Multiplying large float array with a scalar float

unpocoloco1 · ‎02-21-2008

Hi all,
I've been using the Intel Math Kernel Library for a full day now, so I apologize if this is a newbie question. Hopefully it is, actually, and there's an easy answer for it.

I have a large (1-D) float array of data. I am running a filter on the data which essentially just modifies each element of data as a sum of current & previous inputs, multiplied by scalar coefficients (filter taps), plus current and previous outputs, multiplied by filter taps. Kind of like this:

// x's are my inputs, y's are my outputs, a's and b's are the coefficients
float* pData = &myLargeFloatArray[0];
float x0=0, x1=0, y0=0, y1=0;
float a0, a1, b0, b1; // Pretend these are filled in to whatever values
for (DWORD i=0; i x0 = pData;
y0 = x0*a0 + x1*a1 + y1*b1;
x1 = x0;
y1 = y0;
}

Okay.

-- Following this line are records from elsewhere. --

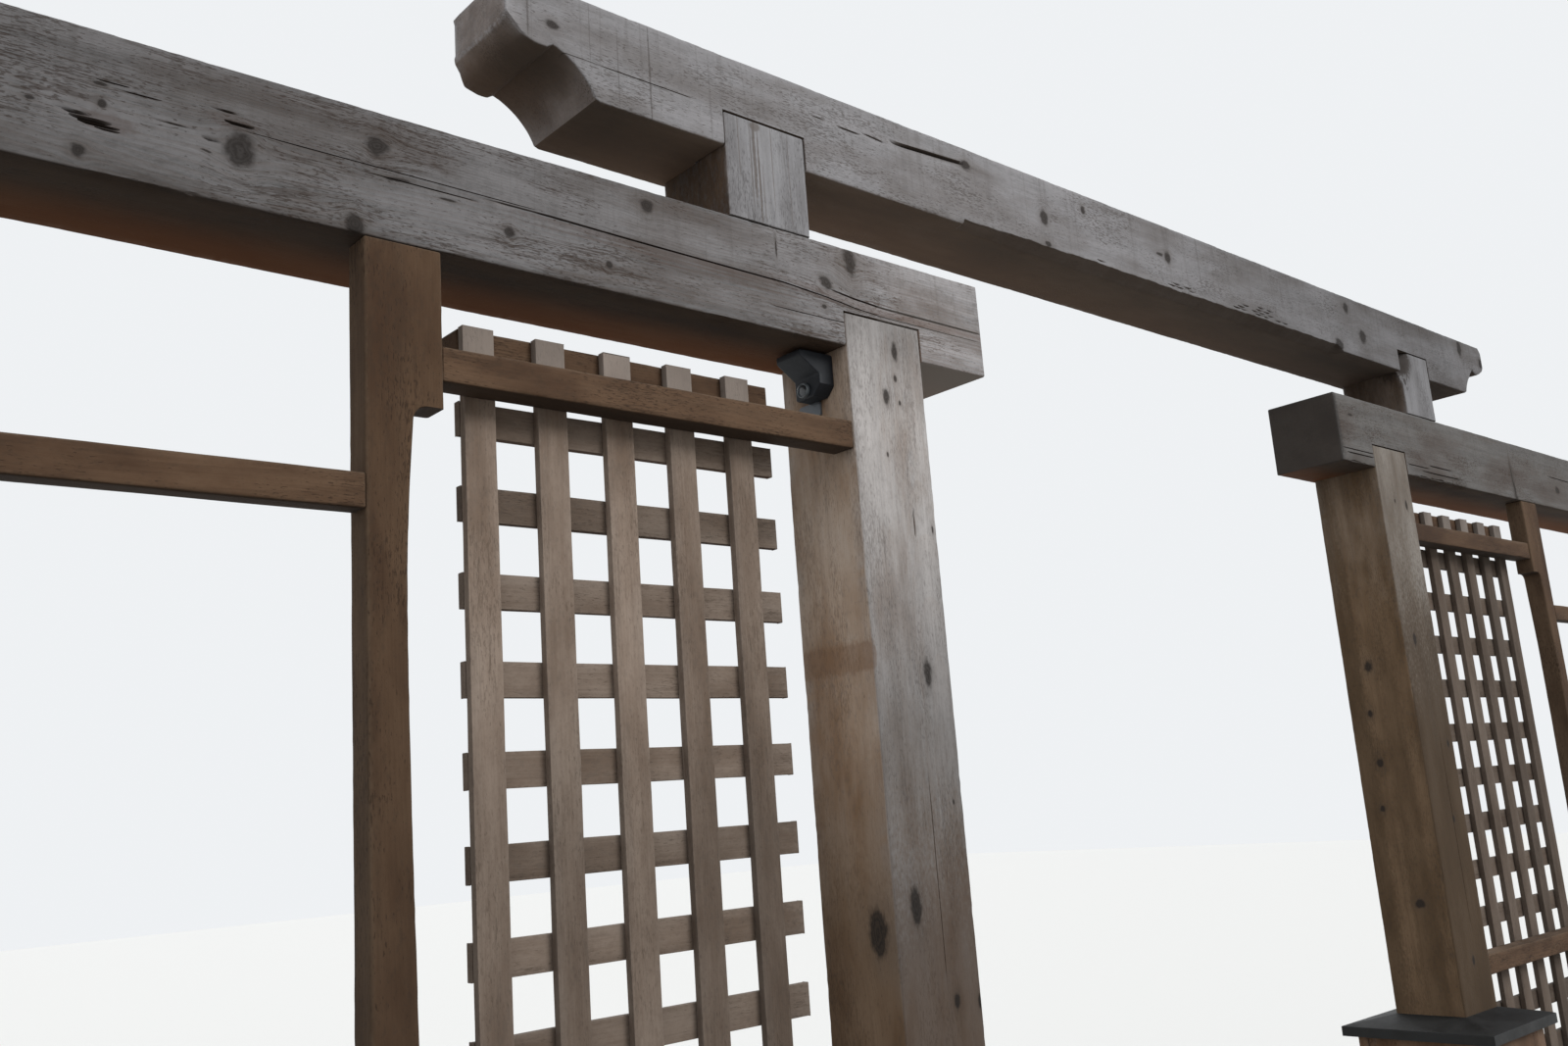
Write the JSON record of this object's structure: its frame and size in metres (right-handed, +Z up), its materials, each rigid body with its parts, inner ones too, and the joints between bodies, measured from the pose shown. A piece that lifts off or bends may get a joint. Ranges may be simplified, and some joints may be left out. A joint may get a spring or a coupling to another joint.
{
  "type": "cedar fence with a gateway arbour",
  "caption": "Timber fence with a gateway arbour: posts in boxed plinths, lapped beams, a raised ogee-ended upper beam, slat lattice panels and open railed bays.",
  "frame": {"origin": "middle of the left main post's foot, on the ground", "axes": "+X along the fence to the right seen from the front, +Y from the front to the back, +Z up"},
  "size_m": [5.272, 0.285, 2.508],
  "materials": {
    "cedar": "weathered, silver-grey in the light and red-brown in the shade",
    "lattice_cedar": "weathered, fine sawn slats",
    "plinth_cedar": "brown weathered boards",
    "cap_metal": "dull slate-grey",
    "light_plastic": "matt dark blue-black",
    "light_glass": "clear ribbed lens",
    "light_bracket": "dull grey"
  },
  "bodies": {
    "root": {"left_back_bottom_rail": "lattice_cedar", "left_back_top_rail": "lattice_cedar", "left_bay_bottom_rail": "lattice_cedar", "left_bay_mid_rail": "lattice_cedar", "left_bay_top_rail": "lattice_cedar", "left_beam": "cedar", "left_bottom_rail": "lattice_cedar", "left_inner_post": "cedar", "left_lattice": "lattice_cedar", "left_main_post": "cedar", "left_mid_rail": "lattice_cedar", "left_outer_plinth_box": "plinth_cedar", "left_outer_plinth_cap": "cap_metal", "left_outer_post": "cedar", "left_plinth_box": "plinth_cedar", "left_plinth_cap": "cap_metal", "left_short_post": "cedar", "left_top_rail": "lattice_cedar", "light_bracket": "light_bracket", "light_housing": "light_plastic", "light_lens": "light_glass", "right_back_bottom_rail": "lattice_cedar", "right_back_top_rail": "lattice_cedar", "right_bay_bottom_rail": "lattice_cedar", "right_bay_mid_rail": "lattice_cedar", "right_bay_top_rail": "lattice_cedar", "right_beam": "cedar", "right_bottom_rail": "lattice_cedar", "right_inner_post": "cedar", "right_lattice": "lattice_cedar", "right_main_post": "cedar", "right_mid_rail": "lattice_cedar", "right_outer_plinth_box": "plinth_cedar", "right_outer_plinth_cap": "cap_metal", "right_outer_post": "cedar", "right_plinth_box": "plinth_cedar", "right_plinth_cap": "cap_metal", "right_short_post": "cedar", "right_top_rail": "lattice_cedar", "upper_beam": "cedar"}
  },
  "joints": []
}
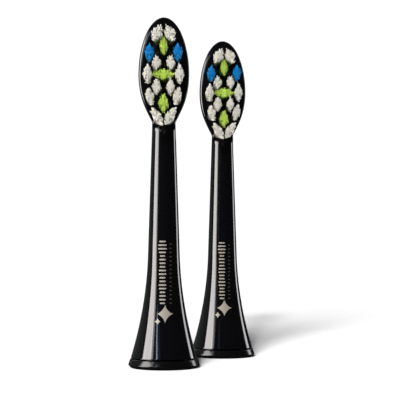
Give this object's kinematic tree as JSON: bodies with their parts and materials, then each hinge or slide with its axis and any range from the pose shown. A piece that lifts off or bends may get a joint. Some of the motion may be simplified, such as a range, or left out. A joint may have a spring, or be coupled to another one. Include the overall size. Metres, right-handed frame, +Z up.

Now in the above for loop, this gets VERY inefficient when the array size gets large. I assume the line calculating y0 is especially slow. Is there a more efficient way of doing this, other than element by element?

My thoughts:
1. Maybe there is a function I don't know about that can quickly multiply a scalar times a vector (both floats). vsMul needed two vectors of the same length, and when I tried creating an array containing copies of a0, a1, and b1, I didn't see any performance improvement.
2. Maybe there are some functions that do IIR filtering?

Thanks for your help! I greatly appreciate it.

TimP · ‎02-21-2008

According to what you show, the performance bottleneck would be in the serial dependency in the calculation of y1. I've seen cases where icc would optimize this better with #pragma unroll(4), to cut the time spent on store forwarding.